■ WRITTEN TASK ■
Only the lines from the start of the material through the line containing "pin_reach = 1.25; // [0.9:0.05:2.2]" are to be extracted, exactly as they appear.

■ ■ ■ ■ ■ ■ ■

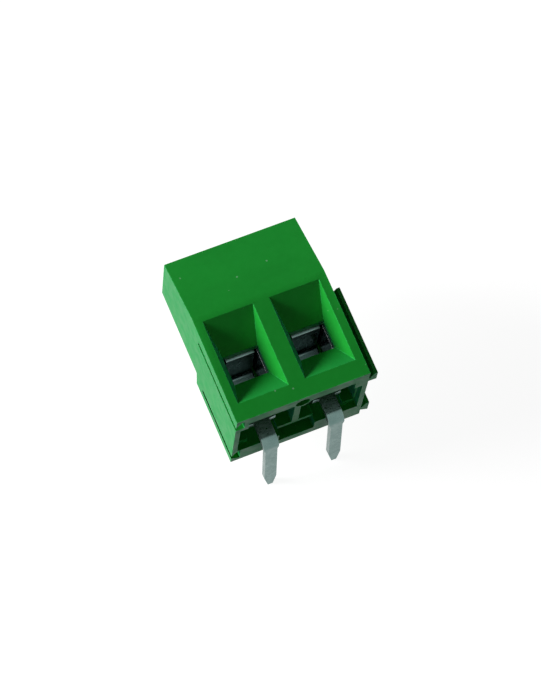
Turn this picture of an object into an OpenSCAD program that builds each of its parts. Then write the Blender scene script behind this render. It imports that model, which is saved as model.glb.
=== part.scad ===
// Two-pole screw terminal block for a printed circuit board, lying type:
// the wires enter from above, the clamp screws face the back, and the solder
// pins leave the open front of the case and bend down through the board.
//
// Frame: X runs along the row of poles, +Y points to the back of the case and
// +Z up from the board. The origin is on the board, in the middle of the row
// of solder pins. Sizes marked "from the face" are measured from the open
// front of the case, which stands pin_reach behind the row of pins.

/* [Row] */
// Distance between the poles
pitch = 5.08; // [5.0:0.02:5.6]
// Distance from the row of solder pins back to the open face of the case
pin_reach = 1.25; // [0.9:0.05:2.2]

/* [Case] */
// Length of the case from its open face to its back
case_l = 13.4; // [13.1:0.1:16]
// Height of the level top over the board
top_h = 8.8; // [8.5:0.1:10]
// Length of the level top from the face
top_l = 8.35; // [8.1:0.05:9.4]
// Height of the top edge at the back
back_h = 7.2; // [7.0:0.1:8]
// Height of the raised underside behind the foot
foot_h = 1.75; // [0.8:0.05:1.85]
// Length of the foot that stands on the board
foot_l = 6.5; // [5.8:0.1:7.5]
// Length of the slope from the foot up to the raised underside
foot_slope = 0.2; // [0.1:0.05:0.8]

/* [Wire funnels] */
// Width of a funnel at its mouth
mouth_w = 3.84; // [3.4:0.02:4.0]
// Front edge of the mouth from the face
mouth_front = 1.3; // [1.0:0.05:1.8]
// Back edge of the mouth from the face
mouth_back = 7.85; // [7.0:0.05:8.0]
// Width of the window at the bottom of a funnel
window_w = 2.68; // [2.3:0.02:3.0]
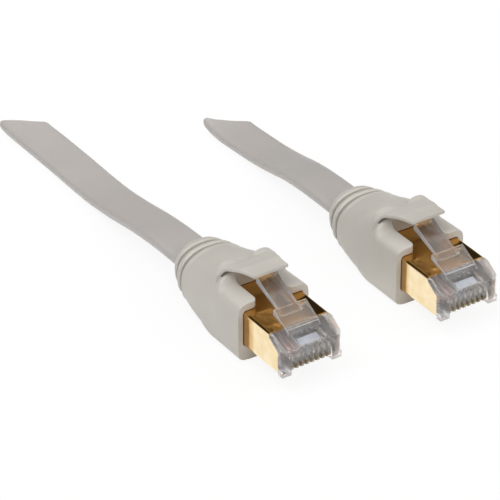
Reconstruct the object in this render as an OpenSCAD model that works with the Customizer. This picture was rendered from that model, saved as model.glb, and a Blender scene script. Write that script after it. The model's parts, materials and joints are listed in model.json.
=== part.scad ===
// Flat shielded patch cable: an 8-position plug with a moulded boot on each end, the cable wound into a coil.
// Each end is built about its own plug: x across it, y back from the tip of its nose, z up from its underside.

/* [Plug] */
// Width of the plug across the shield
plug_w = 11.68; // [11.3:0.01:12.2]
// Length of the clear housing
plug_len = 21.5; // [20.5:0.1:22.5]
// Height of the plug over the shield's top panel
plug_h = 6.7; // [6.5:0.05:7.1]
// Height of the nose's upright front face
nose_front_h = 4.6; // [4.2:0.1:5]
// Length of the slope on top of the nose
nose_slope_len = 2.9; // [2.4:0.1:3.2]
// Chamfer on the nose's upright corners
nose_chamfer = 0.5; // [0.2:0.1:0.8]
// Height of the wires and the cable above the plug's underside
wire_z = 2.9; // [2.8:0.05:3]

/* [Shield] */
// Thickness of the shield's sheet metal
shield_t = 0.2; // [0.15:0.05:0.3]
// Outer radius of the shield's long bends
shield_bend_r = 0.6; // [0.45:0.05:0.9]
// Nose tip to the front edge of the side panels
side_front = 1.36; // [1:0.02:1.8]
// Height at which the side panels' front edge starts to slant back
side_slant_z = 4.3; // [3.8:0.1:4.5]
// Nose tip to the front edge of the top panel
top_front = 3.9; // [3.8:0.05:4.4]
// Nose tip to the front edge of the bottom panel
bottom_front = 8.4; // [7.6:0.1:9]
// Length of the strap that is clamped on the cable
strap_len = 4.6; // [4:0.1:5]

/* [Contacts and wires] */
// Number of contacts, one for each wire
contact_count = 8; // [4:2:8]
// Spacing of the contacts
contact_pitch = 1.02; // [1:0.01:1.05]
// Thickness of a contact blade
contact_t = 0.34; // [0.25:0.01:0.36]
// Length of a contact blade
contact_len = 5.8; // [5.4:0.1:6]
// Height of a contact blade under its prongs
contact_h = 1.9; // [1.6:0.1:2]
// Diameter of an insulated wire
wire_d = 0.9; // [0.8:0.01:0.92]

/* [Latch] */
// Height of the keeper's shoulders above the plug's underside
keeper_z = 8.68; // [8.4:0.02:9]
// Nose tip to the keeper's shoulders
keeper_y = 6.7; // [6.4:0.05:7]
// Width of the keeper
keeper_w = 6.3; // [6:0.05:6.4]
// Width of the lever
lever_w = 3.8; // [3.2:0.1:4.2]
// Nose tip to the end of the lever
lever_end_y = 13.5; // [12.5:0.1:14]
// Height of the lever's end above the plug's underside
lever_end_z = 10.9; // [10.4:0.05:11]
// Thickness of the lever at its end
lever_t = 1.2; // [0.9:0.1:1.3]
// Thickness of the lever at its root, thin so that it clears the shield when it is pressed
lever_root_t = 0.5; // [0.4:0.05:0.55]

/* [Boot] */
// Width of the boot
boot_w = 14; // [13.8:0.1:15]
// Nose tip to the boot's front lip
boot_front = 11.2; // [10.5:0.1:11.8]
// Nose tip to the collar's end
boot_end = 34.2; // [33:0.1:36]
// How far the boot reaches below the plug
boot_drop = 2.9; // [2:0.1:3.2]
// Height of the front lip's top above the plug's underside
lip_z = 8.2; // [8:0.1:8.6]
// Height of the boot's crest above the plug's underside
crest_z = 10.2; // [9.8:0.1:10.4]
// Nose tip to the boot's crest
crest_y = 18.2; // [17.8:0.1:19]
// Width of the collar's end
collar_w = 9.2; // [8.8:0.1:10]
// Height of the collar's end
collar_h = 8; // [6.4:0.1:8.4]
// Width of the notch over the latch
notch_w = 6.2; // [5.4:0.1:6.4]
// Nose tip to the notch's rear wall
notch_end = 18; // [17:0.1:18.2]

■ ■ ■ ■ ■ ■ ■

■ RESPONSE ■
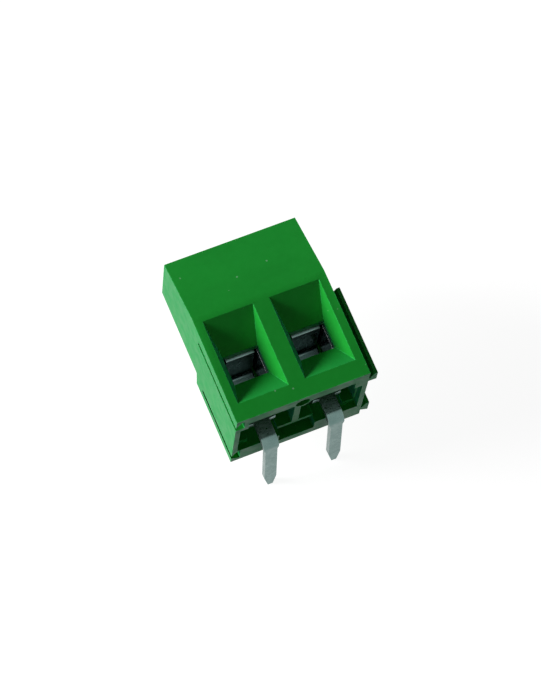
Turn this picture of an object into an OpenSCAD program that builds each of its parts. Then write the Blender scene script behind this render. It imports that model, which is saved as model.glb.
=== part.scad ===
// Two-pole screw terminal block for a printed circuit board, lying type:
// the wires enter from above, the clamp screws face the back, and the solder
// pins leave the open front of the case and bend down through the board.
//
// Frame: X runs along the row of poles, +Y points to the back of the case and
// +Z up from the board. The origin is on the board, in the middle of the row
// of solder pins. Sizes marked "from the face" are measured from the open
// front of the case, which stands pin_reach behind the row of pins.

/* [Row] */
// Distance between the poles
pitch = 5.08; // [5.0:0.02:5.6]
// Distance from the row of solder pins back to the open face of the case
pin_reach = 1.25; // [0.9:0.05:2.2]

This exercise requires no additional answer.